If you have seen The Blair Witch Project, much of Blair Witch is going to be very familiar and not always in a creepy déjà vu way. At night there is strange rustling in the distance, a few members of the camera crew go missing, and stick figures mysteriously appear one night.
There are some changes to the formula. A much larger film crew goes into the Burkittsville, Maryland woods to find out what happened to Heather Donahue, the closest thing The Blair Witch Project had to a main character and the sister of Blair Witch‘s lead, James. The stick figures they find are significantly larger. And more cameras are employed as well as more up-to-date technology. This leads to some heightened anxiety, with different points of view as disparate strange things happen but also some eye-rollers such as overhead drone footage of the woods.
But for the vast majority of Blair Witch, we are treated to a retread of The Blair Witch Project. There are some important changes, such as characters who go missing and then, more disturbingly, return with, let’s say, a new outlook on the world. And these changes do come to a head at the end of the film but more on that later.
Blair Witch‘s problem is that it is following such a seminal horror movie. While found-footage films existed before and people believed they were real (the director of Cannibal Holocaust was charged with murder in Italy because people thought it was all genuine), The Blair Witch Project brought this style to the mainstream and as silly as it seems now, a good portion of filmgoers thought they were seeing actual footage from film students who mysteriously vanished after trying to find a legendary witch.

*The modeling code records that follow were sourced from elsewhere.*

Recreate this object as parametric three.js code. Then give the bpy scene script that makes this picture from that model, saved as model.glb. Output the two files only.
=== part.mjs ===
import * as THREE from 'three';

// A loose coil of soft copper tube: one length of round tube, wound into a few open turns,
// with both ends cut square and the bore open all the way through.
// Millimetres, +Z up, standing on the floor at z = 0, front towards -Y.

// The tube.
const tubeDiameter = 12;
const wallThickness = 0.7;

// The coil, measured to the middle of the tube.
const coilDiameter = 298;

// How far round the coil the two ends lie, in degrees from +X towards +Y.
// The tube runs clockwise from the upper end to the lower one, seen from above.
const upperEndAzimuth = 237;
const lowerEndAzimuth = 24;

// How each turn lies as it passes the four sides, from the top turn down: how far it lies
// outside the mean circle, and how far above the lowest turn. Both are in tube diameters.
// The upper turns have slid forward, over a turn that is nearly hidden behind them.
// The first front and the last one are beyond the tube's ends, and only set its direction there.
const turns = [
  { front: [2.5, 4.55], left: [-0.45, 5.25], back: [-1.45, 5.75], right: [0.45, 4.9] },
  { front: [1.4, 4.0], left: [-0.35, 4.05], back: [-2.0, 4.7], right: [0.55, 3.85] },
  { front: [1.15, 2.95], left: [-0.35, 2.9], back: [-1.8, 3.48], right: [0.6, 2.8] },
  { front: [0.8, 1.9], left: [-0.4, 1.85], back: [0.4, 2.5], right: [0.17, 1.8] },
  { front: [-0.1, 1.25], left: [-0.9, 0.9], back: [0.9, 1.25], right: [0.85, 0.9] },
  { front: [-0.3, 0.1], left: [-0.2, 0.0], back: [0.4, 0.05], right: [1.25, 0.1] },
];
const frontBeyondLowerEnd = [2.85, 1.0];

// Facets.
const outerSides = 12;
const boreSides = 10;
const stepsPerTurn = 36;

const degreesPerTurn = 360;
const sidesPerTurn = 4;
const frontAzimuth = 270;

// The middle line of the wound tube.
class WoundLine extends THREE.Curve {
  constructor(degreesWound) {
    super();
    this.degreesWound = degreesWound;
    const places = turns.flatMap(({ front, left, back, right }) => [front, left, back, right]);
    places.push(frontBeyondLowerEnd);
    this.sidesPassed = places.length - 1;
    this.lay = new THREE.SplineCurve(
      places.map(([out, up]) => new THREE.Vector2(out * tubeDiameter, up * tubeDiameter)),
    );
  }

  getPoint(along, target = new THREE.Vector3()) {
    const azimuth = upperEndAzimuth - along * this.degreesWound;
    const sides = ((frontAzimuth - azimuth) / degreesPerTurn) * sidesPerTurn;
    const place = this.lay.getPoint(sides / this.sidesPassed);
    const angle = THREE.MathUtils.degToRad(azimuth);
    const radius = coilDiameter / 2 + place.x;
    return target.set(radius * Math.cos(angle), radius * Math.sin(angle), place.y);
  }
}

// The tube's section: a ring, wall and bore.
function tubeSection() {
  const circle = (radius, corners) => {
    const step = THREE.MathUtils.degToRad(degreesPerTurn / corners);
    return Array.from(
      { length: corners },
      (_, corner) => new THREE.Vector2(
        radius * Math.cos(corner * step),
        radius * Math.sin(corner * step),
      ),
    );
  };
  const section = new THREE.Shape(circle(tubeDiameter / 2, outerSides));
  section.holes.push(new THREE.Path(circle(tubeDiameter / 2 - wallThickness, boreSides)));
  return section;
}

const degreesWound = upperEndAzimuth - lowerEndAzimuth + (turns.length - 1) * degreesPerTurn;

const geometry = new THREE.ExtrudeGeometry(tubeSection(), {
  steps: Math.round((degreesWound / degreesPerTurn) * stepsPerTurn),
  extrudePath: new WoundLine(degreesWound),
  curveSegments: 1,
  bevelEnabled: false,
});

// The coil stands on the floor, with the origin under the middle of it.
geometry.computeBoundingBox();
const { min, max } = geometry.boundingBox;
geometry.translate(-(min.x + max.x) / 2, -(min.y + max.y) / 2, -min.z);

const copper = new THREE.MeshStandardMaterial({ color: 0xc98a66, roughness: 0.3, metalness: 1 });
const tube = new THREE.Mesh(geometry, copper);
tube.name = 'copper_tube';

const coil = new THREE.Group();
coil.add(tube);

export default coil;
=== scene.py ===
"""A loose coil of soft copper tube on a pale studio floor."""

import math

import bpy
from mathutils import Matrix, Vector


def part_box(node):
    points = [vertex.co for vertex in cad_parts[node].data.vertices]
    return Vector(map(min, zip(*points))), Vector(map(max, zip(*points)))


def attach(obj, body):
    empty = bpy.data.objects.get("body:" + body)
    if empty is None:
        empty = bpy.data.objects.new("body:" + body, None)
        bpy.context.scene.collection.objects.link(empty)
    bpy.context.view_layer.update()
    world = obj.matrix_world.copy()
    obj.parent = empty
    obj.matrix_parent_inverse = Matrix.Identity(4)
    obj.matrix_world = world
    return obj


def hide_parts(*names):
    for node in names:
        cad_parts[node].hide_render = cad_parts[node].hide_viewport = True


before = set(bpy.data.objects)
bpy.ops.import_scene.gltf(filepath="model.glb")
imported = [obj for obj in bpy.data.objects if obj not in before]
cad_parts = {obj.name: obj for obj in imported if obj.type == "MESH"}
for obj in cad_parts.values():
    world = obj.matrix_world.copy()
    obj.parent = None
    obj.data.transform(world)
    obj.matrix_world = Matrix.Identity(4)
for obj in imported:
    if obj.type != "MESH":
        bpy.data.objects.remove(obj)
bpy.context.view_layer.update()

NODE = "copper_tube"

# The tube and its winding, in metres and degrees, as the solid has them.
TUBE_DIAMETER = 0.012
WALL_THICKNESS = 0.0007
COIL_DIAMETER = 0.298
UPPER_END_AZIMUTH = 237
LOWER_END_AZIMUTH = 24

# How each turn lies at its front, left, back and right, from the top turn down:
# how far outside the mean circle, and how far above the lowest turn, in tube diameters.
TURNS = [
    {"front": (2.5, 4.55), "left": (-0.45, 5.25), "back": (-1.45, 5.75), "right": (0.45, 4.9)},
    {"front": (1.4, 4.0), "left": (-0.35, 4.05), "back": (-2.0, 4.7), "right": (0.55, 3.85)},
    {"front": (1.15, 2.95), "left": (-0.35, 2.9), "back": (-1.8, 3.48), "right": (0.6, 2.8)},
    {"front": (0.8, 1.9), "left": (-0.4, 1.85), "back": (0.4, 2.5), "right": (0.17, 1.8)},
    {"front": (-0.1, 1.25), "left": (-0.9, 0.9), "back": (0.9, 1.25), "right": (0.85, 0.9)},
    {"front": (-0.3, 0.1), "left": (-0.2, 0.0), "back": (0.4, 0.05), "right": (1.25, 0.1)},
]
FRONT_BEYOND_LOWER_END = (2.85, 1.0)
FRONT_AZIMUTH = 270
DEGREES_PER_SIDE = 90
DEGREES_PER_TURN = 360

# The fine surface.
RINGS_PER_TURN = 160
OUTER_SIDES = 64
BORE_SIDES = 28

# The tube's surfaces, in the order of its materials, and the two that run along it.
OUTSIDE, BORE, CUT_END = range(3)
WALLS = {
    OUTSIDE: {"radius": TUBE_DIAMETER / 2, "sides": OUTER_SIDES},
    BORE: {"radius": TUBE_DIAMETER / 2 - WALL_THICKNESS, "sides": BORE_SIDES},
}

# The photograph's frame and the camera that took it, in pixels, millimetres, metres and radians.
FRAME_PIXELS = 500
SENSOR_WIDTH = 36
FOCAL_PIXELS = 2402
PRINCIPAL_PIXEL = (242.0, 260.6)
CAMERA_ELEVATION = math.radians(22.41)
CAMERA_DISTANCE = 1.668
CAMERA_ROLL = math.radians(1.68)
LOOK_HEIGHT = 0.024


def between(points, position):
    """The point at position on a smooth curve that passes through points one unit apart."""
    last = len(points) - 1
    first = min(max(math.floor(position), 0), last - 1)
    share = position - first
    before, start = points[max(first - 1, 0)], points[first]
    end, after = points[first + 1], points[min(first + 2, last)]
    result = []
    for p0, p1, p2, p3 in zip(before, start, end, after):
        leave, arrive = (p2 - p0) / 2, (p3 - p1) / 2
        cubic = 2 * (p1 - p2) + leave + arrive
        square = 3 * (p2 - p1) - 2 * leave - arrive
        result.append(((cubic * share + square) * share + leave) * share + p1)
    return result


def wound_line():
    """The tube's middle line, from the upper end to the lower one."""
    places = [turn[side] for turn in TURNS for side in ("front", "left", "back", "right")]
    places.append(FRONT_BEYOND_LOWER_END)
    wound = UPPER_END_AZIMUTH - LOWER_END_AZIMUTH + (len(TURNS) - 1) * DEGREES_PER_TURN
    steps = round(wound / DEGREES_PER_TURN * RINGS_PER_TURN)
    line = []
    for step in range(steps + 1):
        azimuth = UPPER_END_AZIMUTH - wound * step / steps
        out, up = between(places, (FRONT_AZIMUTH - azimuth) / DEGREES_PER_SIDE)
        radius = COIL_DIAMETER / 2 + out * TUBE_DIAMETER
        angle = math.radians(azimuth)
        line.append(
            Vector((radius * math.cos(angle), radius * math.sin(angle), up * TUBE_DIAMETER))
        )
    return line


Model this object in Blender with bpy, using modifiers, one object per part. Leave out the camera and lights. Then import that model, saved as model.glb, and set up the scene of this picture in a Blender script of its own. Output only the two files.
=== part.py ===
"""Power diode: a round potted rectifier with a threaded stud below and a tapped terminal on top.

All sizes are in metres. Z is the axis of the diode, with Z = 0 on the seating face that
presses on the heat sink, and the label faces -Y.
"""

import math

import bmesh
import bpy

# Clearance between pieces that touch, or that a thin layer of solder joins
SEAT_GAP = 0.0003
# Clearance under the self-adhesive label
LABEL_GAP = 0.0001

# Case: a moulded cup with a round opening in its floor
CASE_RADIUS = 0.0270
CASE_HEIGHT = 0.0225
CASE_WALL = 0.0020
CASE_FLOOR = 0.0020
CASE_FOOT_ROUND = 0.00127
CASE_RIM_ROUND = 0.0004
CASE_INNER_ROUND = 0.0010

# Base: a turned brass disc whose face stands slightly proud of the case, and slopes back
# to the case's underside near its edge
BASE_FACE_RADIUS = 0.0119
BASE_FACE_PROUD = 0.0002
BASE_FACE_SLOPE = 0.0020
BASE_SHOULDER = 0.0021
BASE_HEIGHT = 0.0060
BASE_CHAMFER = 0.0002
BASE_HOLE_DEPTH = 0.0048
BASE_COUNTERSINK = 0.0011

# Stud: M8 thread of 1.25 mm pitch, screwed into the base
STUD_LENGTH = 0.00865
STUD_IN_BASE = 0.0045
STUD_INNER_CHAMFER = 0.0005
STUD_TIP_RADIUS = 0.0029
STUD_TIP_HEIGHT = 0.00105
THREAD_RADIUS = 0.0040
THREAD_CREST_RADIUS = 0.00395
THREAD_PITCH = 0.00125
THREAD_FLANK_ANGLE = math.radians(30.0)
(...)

This is a testament to not only how well the cast and crew staged the film – from directors Daniel Myrick and Eduardo Sánchez coming up with creative ways to guide the production to moments such as Donahue’s tearful self-eulogy to the camera – but the marketing. It was 1999, before many people understood the rumor-spreading power of the Internet. And it was put on full blast to make people think this was real.
But that is a hard trick to repeat. Maybe if it was any other movie, another team could pull it off but this is the Blair Witch series and people are already primed for it. The creators of the new Blair Witch, Adam Wingard and Simon Barrett, have shown they can make great horror with the V/H/S series, ABCs of Death and You’re Next and make an effective and scary movie but one that is trying to fit into an overdone genre, especially with the never-ending parade of found-footage films we already get thanks to the success of Paranormal Activity.

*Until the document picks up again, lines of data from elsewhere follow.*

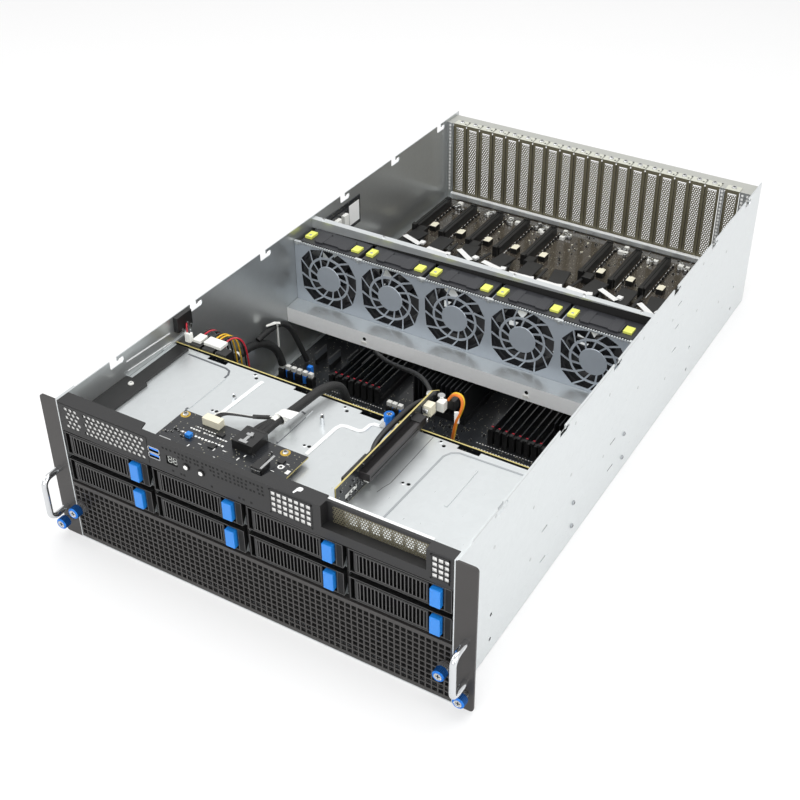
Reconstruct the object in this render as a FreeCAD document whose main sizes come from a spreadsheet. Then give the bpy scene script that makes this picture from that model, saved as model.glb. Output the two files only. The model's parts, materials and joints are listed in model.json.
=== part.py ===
import FreeCAD, Part
import math
import os

import Sketcher
from FreeCAD import Placement, Rotation, Vector

# A 4U rack server for long expansion cards, open at the top, in millimetres.
# X runs to the right seen from the front, Y to the back and Z up.
# The origin is on the underside, in the middle, in the plane of the rack's posts,
# which is the back face of the rack ears.

doc = FreeCAD.newDocument("server")
sheet = doc.addObject("Spreadsheet::Sheet", "Sizes")
nodes = []


class Size:
    """A length with its formula on the sheet. It adds and scales like a number."""

    def __init__(self, number, formula):
        self.number = number
        self.formula = formula

    def __add__(self, other):
        other = as_size(other)
        return Size(self.number + other.number, f"({self.formula} + {other.formula})")

    def __sub__(self, other):
        other = as_size(other)
        return Size(self.number - other.number, f"({self.formula} - {other.formula})")

    def __mul__(self, factor):
        return Size(self.number * factor, f"({self.formula} * {factor:.6f})")

    def __truediv__(self, factor):
        return Size(self.number / factor, f"({self.formula} / {factor:.6f})")

    def __radd__(self, other):
        return as_size(other) + self

    def __rsub__(self, other):
        return as_size(other) - self

    def __neg__(self):
        return self * -1


def as_size(value):
    """A bare number as a size."""
    if isinstance(value, Size):
        return value
    return Size(float(value), f"{float(value):.6f}")


def cell(alias, number):
    """Puts a driving dimension on the sheet and hands it back as a size."""
    row = cell.row = cell.row + 1
    sheet.set(f"A{row}", alias)
    sheet.set(f"B{row}", str(number))
    sheet.setAlias(f"B{row}", alias)
    return Size(float(number), f"Sizes.{alias}")


cell.row = 0

# Sheet metal and fits
wall = cell("wall", 1.2)
panel_sheet = cell("panel_sheet", 1.5)
ear_sheet = cell("ear_sheet", 2.0)
cage_sheet = cell("cage_sheet", 1.0)
board_sheet = cell("board_sheet", 1.6)
fit = cell("fit", 0.3)
turn_fit = cell("turn_fit", 0.05)

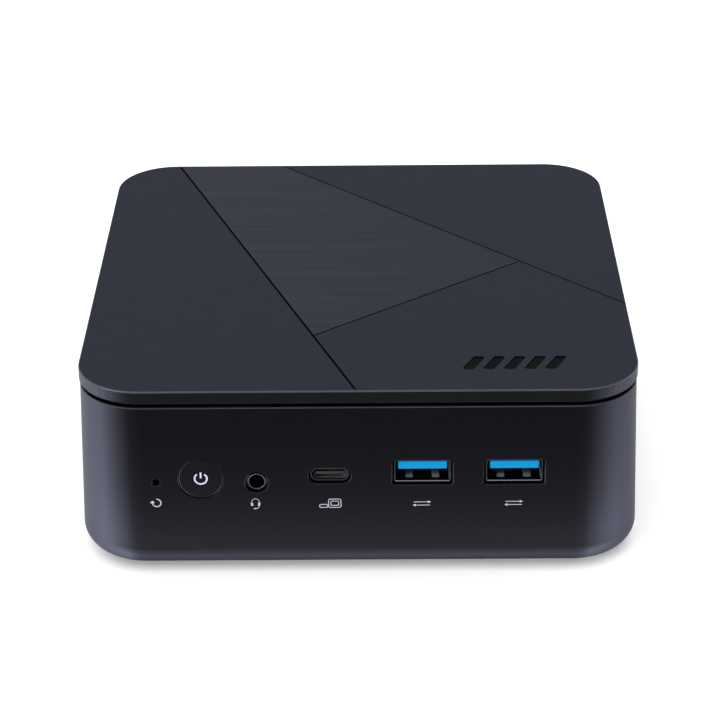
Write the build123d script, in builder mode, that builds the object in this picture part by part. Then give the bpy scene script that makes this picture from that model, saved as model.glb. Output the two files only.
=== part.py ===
from build123d import *
from math import atan2, cos, degrees, radians, sin, tan
import os

# A square desktop mini PC. Millimetres, +Z up. The origin is the centre of the footprint at desk level,
# -Y is the front with the power button, +Y is the rear with the main ports.

# ---------------------------------------------------------------- driving dimensions
LID_SIZE = 130.0  # lid outline, square
LID_RADIUS = 15.0  # plan radius of the lid's corners
TOTAL_HEIGHT = 48.0  # desk to lid top
LID_EDGE = 3.3  # height of the lid's side band
LID_SKIN = 2.0  # lid thickness inside its rim
LID_RIM = 6.0  # width of the lid's thick rim
LID_OVERHANG = 0.2  # lid edge beyond the case's top edge
SHADOW_GAP = 1.05  # open gap between lid and case
FOOT_HEIGHT = 1.0  # feet below the case
DRAFT = 1.97  # degrees; the case widens towards its open bottom
CASE_ROUND = 5.2  # rounding of the case's lower edge
WALL = 2.2
DECK_THICK = 1.8  # top deck of the case
DECK_DROP = 1.0  # deck top below the case's top edge
COVER_THICK = 2.0
COVER_GAP = 0.3  # seam around the bottom cover
PILLAR = 53.9  # x and y of the corner pillars
BOARD_TOP = 23.7  # motherboard's upper face
BOARD_THICK = 1.6
BUTTON_TRAVEL = 0.5
RESET_TRAVEL = 0.25
RUNNING_GAP = 0.03  # radial clearance of the fan shaft in its bearing
SCREW_GAP = 0.15  # radial clearance of a screw in its hole
TOUCH = 0.02  # clearance between glued or soldered neighbours

# ---------------------------------------------------------------- derived levels
LID_BOTTOM = TOTAL_HEIGHT - LID_EDGE
LID_UNDERSIDE = TOTAL_HEIGHT - LID_SKIN
CASE_TOP = LID_BOTTOM - SHADOW_GAP
CASE_BOTTOM = FOOT_HEIGHT
DECK_TOP = CASE_TOP - DECK_DROP
DECK_BOTTOM = DECK_TOP - DECK_THICK
COVER_TOP = CASE_BOTTOM + COVER_THICK
BOARD_BOTTOM = BOARD_TOP - BOARD_THICK
DRAFT_SLOPE = tan(radians(DRAFT))
CASE_TOP_HALF = LID_SIZE / 2 - LID_OVERHANG
CASE_FLARE = (CASE_TOP - CASE_BOTTOM) * DRAFT_SLOPE
CASE_BOTTOM_HALF = CASE_TOP_HALF + CASE_FLARE
CASE_BOTTOM_RADIUS = LID_RADIUS - LID_OVERHANG + CASE_FLARE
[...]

Interestingly enough, a more successful sequel to The Blair Witch Project does exist in the form of the director’s cut of Book of Shadows: Blair Witch 2 which moves away from the found-footage format and offers a commentary on being wrapped up in public interest and celebrity, as the original film was. But the movie was severely tampered with by the studio and the official version of the movie is largely unwatchable.
The Key Moment
The Blair Witch Project‘s ending turned a lot of people off. Not to give it away if you haven’t seen it, but if you expect a straight-forward horror movie where the killer or source of terror presents itself, you may be disappointed. But Blair Witch‘s take away moment is its finale where a lot happens.
Again, it is difficult to describe without spoiling the film, but we learn new information about the Blair Witch or about the phenomena in the woods or about the characters themselves, based on your interpretation. And it is scary. Truly, unnervingly scary. What Blair Witch lacks in the overarching sense of dread the original had, it tries to take back with this finale and succeeds to a small degree.
Is the finale powerful enough to go see the movie? That varies from viewer to viewer. If you are a serious horror fan, aren’t familiar with the original and are curious or are a super-fan of The Blair Witch Project, then it might be worth it. But for anyone else, it’s hard to see getting much out of this.